German culinary whiz Michael Hoffmann has a resume worth bragging about. Completing his training as a cook in the mid-1980s at the small hotel and restaurant Gasthof Wickel, he then honed his culinary mastery under Eckart Witzigmann at the legendary three-star restaurant Aubergine in Munich. Starting out as Poissonnier, Michael quickly became Saucier, and finally Sous Chef. Equally influential was his time with two-star chef, Lothar Eiermann.
In 1996, at the young age of 29, Michael became Head Chef at Haerlin at the Hotel Vierjahreszeiten in Hamburg. From 2003 until 2014, Michael ran his own Michelin Star winning restaurant, Margaux, in Berlin. Specializing in vegetarian menus, he runs his own vegetable garden – using his home-grown produce in many of his culinary creations. He now owns a bread bakery in Berlin, and is currently working as a consultant for a cruise line.

Michael Städtlander 1

Michael Städtlander

At Eigensinn Farm, Michael Städtlander tries to grow and raise as much as he can. He cooks a few times a week for 12 people a night; 8 course menu from what he has available. Quite simply, his menu reflects the land and what it has to offer. He has defiantly developed his own style loosely based on classical French cuisine. Once in awhile he also creates special outdoor dining events, like The Singhampton Project.
There is also a small restaurant in Singhampton called Haisai, where ingredients from the farm are served up in a tapas format. Winters the farm closes and it’s time to dream up new ideas.

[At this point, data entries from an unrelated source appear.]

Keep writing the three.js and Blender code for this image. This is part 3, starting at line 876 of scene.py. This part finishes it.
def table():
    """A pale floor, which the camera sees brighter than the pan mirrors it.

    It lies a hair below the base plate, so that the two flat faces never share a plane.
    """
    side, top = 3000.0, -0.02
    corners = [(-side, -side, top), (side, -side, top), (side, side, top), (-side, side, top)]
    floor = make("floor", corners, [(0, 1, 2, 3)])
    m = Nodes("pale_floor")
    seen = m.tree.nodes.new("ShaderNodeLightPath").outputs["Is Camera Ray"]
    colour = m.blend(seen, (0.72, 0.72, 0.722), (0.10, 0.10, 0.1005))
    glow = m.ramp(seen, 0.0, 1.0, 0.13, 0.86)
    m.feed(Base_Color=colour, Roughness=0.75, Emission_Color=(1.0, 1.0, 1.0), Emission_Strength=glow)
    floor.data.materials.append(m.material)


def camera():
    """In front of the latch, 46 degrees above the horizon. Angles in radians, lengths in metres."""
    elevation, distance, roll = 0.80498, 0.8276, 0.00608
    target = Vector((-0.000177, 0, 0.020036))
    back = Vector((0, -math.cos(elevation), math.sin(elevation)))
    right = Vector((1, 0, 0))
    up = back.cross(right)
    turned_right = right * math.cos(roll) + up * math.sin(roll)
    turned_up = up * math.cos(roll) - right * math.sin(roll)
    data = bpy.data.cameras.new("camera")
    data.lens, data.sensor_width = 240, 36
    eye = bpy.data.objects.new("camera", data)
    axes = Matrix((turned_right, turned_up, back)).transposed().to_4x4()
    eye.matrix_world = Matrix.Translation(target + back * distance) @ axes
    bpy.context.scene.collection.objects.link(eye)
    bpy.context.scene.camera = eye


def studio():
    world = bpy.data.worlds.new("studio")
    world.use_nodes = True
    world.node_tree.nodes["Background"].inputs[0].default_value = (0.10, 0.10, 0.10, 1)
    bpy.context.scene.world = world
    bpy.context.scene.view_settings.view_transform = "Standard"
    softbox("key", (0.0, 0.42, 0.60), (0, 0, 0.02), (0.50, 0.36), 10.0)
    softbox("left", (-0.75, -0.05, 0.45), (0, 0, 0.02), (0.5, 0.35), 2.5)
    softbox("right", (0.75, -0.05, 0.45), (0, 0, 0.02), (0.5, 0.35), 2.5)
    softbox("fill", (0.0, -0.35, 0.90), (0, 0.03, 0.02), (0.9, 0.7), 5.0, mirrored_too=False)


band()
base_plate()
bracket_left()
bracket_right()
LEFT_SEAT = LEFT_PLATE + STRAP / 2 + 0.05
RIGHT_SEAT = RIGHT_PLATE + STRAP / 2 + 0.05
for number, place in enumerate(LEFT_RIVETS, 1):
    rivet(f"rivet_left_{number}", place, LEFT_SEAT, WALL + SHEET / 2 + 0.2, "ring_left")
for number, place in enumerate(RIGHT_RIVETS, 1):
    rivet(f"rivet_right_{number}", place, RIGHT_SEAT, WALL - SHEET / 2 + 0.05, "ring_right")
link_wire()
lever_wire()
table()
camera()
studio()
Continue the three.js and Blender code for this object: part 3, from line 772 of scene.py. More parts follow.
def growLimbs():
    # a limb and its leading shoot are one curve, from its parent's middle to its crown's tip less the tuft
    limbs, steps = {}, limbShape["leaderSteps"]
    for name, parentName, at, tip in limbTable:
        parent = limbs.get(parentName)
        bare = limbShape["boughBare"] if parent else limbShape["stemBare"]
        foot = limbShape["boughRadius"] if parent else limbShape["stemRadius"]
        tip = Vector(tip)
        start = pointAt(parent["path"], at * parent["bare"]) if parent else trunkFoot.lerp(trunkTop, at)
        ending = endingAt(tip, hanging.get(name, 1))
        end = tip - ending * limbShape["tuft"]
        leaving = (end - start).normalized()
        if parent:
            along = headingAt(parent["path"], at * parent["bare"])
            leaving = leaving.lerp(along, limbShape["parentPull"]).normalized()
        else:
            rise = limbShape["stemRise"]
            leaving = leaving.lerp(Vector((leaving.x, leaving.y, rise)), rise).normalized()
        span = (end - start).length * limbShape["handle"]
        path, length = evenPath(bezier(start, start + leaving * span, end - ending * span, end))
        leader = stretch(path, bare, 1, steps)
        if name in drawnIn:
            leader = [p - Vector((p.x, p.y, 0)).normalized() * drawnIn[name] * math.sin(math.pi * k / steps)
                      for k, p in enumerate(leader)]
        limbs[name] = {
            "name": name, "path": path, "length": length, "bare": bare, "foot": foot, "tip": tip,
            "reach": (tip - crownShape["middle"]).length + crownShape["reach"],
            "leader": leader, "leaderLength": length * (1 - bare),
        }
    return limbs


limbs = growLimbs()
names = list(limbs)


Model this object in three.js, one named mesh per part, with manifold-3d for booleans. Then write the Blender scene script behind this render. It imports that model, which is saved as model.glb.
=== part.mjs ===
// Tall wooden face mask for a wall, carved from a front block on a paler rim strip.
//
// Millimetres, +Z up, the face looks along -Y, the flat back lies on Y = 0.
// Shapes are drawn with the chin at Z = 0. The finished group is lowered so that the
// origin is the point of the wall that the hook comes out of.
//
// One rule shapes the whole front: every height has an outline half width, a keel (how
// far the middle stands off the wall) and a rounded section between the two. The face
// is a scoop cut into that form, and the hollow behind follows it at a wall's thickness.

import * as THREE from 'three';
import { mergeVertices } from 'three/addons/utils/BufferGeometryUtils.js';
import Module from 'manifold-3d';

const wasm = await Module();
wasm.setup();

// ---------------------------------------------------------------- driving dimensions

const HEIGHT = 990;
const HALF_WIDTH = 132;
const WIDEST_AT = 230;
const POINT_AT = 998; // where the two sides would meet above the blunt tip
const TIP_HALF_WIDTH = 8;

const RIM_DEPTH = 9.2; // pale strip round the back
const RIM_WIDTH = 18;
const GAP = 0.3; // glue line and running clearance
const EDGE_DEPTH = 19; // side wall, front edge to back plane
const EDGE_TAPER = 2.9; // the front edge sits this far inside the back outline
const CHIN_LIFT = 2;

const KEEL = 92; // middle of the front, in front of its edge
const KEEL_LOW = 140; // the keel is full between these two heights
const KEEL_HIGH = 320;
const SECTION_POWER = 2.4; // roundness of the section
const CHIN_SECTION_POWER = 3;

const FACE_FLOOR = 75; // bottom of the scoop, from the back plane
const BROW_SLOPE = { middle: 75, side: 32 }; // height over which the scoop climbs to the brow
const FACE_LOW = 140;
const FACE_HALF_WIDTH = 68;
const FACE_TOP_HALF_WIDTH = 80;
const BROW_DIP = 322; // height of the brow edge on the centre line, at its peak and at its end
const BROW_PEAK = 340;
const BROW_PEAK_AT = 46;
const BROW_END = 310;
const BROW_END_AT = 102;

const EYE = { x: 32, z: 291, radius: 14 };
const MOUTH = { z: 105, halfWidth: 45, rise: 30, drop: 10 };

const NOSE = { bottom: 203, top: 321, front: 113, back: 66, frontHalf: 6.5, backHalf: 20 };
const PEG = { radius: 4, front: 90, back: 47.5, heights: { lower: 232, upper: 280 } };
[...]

Andrew Aitken (photo coming soon!)

At Devour! we love our aussies. Growing up and perfecting his craft around Australia, Andrew Aitken worked his tail off in some of Melbourne’s finest restaurants for nearly 10 years. Meeting his partner, Sarah Griebel, while working at Jacques Reymond’s, the duo travelled together for a while before settling down in the quaint region of Advocate Harbour, Nova Scotia. Fulfilling their dreams by opening their own spot, Wild Caraway Inn, in 2009, they work hard to create dishes using what they bay and land provides for them, foraging regularly in their rich surroundings.